Despite global market slowdowns, this year’s edition carried a grounded optimism. Gallery owners spoke of resilience and maturity rather than volatility. Frank Schönau of THK Gallery observed that “1-54 has been instrumental in shifting the global perception of African contemporary art from being a niche focus to an integrated part of the international conversation.” That observation rang true. The fair’s confidence comes not from hype, but from a growing recognition that these artists are setting new standards of excellence.

"With stony hearts or with a wound" byLeasho Johnson
By the time I left Somerset House, it felt clear that 1-54’s influence reaches far beyond its walls. The fair has become a living archive of contemporary African creativity - a reminder that art from the continent is not defined by geography, but by its ability to transform experience into vision. From the grandeur of Earthworks to the intimacy of The Departure, each work carried a sense of urgency, a quiet insistence that to look at these images is to look at ourselves.

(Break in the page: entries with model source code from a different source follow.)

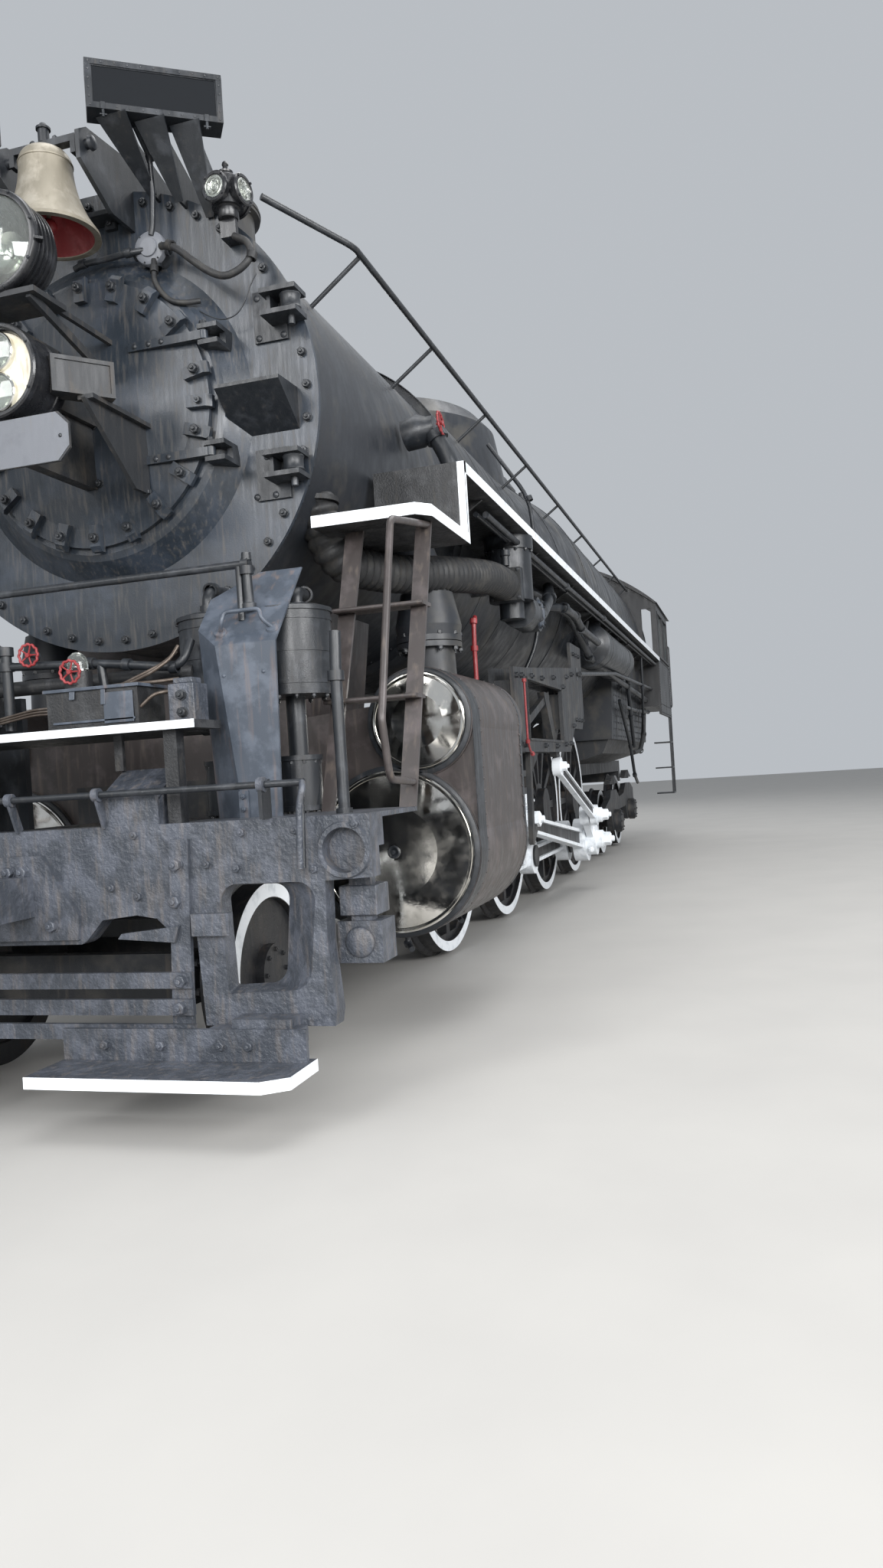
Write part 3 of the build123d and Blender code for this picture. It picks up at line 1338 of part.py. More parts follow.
def cab_inside():
    # Backhead with its fire door, gauges and throttle, and two seats
    back = round_x(260, backhead_x - 60, backhead_x, 0, cab_floor_z + 560)
    gauges = block(backhead_x - 70, backhead_x, -500, 500, 3500, 3800)
    throttle = rod((backhead_x - 60, 420, 3600), (backhead_x - 260, 620, 3150), 16)
    items = [back, gauges + throttle]
    for side in (-1, 1):
        y0, y1 = side * 1050, side * 1520
        low = cab_floor_z
        items.append(block(backhead_x - 850, backhead_x - 400, y0, y1, low, low + 580))
        items.append(block(backhead_x - 910, backhead_x - 850, y0, y1, low + 440, low + 960))
    return items


save("cab_body", *cab_body())
save("cab_roof", *cab_roof())
save("cab_fittings", *cab_inside())


# Ash pan, brakes and trucks

def ash_pan():
    pan = [(-1170, firebox_bottom_z), (1170, firebox_bottom_z), (1080, 1420), (430, 1255), (-430, 1255),
           (-1080, 1420)]
    pan = slab_yz(pan, backhead_x + 200, firebox_front_x - 100)
    hopper = slab_yz([(-420, 1255), (420, 1255), (300, 800), (-300, 800)], -7350, -6700)
    return [seat(pan, *bed), seat(hopper, *bed)]


def brake_rigging():
    # Shoe behind each driving wheel on a hanger from the bed
    items = []
    y0, y1 = wheel_back_y + 46, wheel_face_y - 8
    hanger_y, z = (y0 + y1) / 2, driver_z
    for x in driver_xs:
        hanger_x = x - driver_spacing / 2
        arc = turned_y([(driver_radius + 8, y0), (driver_radius + 50, y0), (driver_radius + 50, y1),
                        (driver_radius + 8, y1)], x, driver_z)
        shoe = arc & block(x - 1000, x - 500, y0 - 1, y1 + 1, driver_z - 620, driver_z - 300)
        hanger = block(hanger_x - 11, hanger_x + 11, hanger_y - 30, hanger_y + 30, z - 420, z + 190)
        link = bar((hanger_x, hanger_y, z - 390), (x - 790, hanger_y, z - 450), 50, 40, (0, 1, 0))
        pin = round_y(24, bed_outer_y, y1, hanger_x, driver_z + 190)
        items += left_right(shoe + hanger + link + pin)
    return items


def lead_truck():
    # Inside frame round the axle, a bolster over it and a radius bar back to the pivot
    x, y0, y1 = lead_axle_x, 480, 560
    low, high, bolster_z = 330, 560, 620
    bore = round_y(lead_axle_radius + running_gap, -y1 - 40, y1 + 40, x, lead_radius)
    sides = [block(x - 330, x + 300, side * y0, side * y1, low, high) for side in (-1, 1)]
    ends = [block(x - 330, x - 260, -y0, y0, low, high), block(x + 230, x + 300, -y0, y0, low, high)]
    risers = [block(x - 160, x + 160, side * y0, side * y1, high, bolster_z) for side in (-1, 1)]
    bolster = block(x - 160, x + 160, -y1, y1, bolster_z, 700)
    centre = round_z(150, 700, 800, x, 0)
    ring = round_z(110, 380, 520, truck_pivot_x, 0)
    bars = left_right(bar((x - 300, 420, 445), (truck_pivot_x, 40, 445), 90, 60, (0, 0, 1)))
    pin_hole = round_z(41, 300, 600, truck_pivot_x, 0)
    pieces = sides + risers + apart(*ends, ring, *bars)
    return [piece - bore - pin_hole for piece in pieces] + [bolster, centre]


def trailing_truck():
    # Outside-bearing delta frame over both axles
    xf, xr = trail_front_x, trail_rear_x
    front = trail_pivot_x - 500
    outline = [(front, 640), (xf + 420, 800), (xf + 300, 900), (xf - 300, 900), (xf - 600, 780),
               (xr + 620, 820), (xr + 300, 960), (xr - 300, 960), (xr - 690, 860), (xr - 690, 640),
               (xr - 260, 400), (xr + 260, 400), (xr + 420, 620), (xf - 420, 600), (xf - 230, 330),
               (xf + 230, 330), (xf + 420, 560), (front, 520)]
    inner, outer = 930, 1010
    side_frame = slab_xz(outline, inner, outer)
    for x, z in ((xf, trail_front_radius), (xr, trail_rear_radius)):
        side_frame = side_frame + round_y(165, outer, outer + 80, x, z)
        side_frame = side_frame - round_y(trail_axle_radius + running_gap, inner - 30, outer + 50, x, z)
    front_bar = block(xf + 560, xf + 640, -inner, inner, 560, 680)
    rear_bar = block(xr - 690, xr - 600, -inner, inner, 660, 840)
    ring = round_z(130, 560, 690, trail_pivot_x, 0)
    bars = left_right(bar((xf + 620, 700, 620), (trail_pivot_x, 80, 620), 110, 90, (0, 0, 1)))
    pin_hole = round_z(46, 500, 800, trail_pivot_x, 0)
    front_pieces = [piece - pin_hole for piece in apart(front_bar, ring, *bars)]
    return left_right(side_frame) + front_pieces + [rear_bar]


save("ash_pan", *ash_pan())
save("brake_rigging", *brake_rigging())
save("lead_truck_frame", *lead_truck())
save("trailing_truck_frame", *trailing_truck())
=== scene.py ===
import math

import bmesh
import bpy
import numpy as np
from mathutils import Matrix, Vector


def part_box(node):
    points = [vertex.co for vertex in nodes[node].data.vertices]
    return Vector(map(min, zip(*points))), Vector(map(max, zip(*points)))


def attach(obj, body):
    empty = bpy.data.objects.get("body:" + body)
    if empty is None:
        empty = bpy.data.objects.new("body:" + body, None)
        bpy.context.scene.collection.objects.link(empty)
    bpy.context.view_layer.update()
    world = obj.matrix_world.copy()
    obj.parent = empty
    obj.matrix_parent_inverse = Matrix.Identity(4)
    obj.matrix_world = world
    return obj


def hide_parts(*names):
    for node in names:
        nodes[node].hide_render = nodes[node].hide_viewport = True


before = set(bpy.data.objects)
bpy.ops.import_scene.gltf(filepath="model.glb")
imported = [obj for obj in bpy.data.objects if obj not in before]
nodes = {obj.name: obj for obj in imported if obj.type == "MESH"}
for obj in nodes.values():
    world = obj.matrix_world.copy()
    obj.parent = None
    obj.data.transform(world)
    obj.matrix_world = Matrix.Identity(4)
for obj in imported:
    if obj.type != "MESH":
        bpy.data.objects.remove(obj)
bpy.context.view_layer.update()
print("frame loaded,", len(nodes), "nodes")

# Places are in millimetres from the first driving axle and the rail head, as on the drawing
wheelLow, wheelHigh = (np.array(corner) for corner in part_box("driver_1_wheelset"))
flangeDepth = 28.0
frameShift = np.array([500 * (wheelLow[0] + wheelHigh[0]), 0.0, 1000 * wheelLow[2] + flangeDepth])
ahead, leftward, skyward = (1, 0, 0), (0, 1, 0), (0, 0, 1)
door = "smokebox_door"


def fullTurn(count):
    return np.linspace(0, 2 * np.pi, count, endpoint=False)


def gridFaces(rows, columns, wrapRows=False, wrapColumns=False):
    # Quads between neighbouring points of a rows by columns grid
    r = np.arange(rows if wrapRows else rows - 1)[:, None]
    c = np.arange(columns if wrapColumns else columns - 1)[None, :]
    nextRow, nextColumn = (r + 1) % rows, (c + 1) % columns
    return np.stack([r * columns + c, r * columns + nextColumn,
                     nextRow * columns + nextColumn, nextRow * columns + c], -1).reshape(-1, 4)


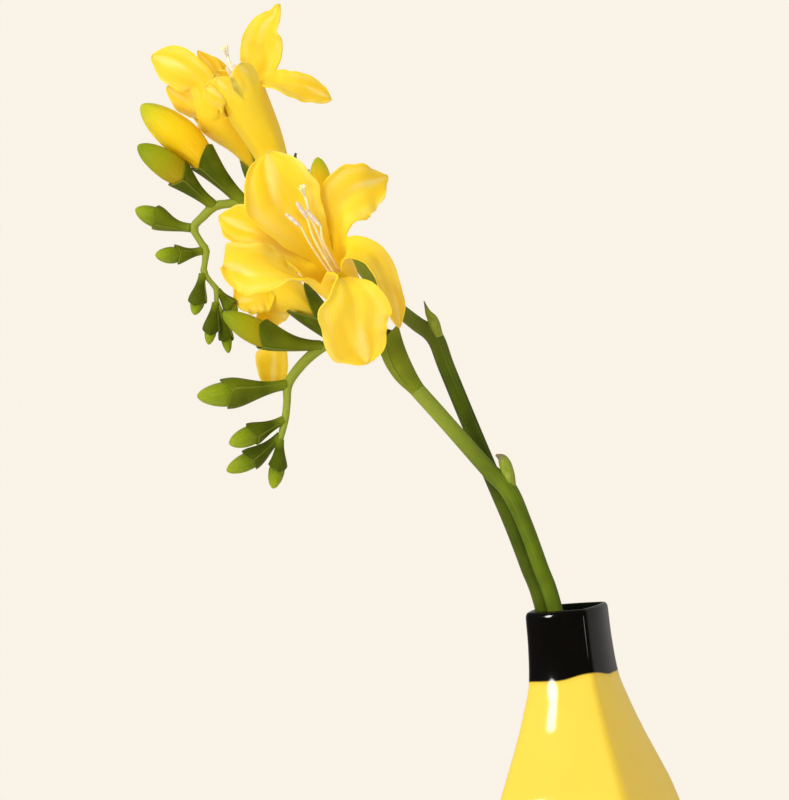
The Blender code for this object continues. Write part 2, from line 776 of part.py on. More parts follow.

As someone who works with artists from similar contexts, 1-54 feels less like an event and more like a mirror. It reflects the resilience, experimentation, and integrity that make African art so vital today. In a global art world often defined by spectacle, this fair remains something rarer - a space of substance. It proves that contemporary African art does not need to compete for attention; it simply commands it.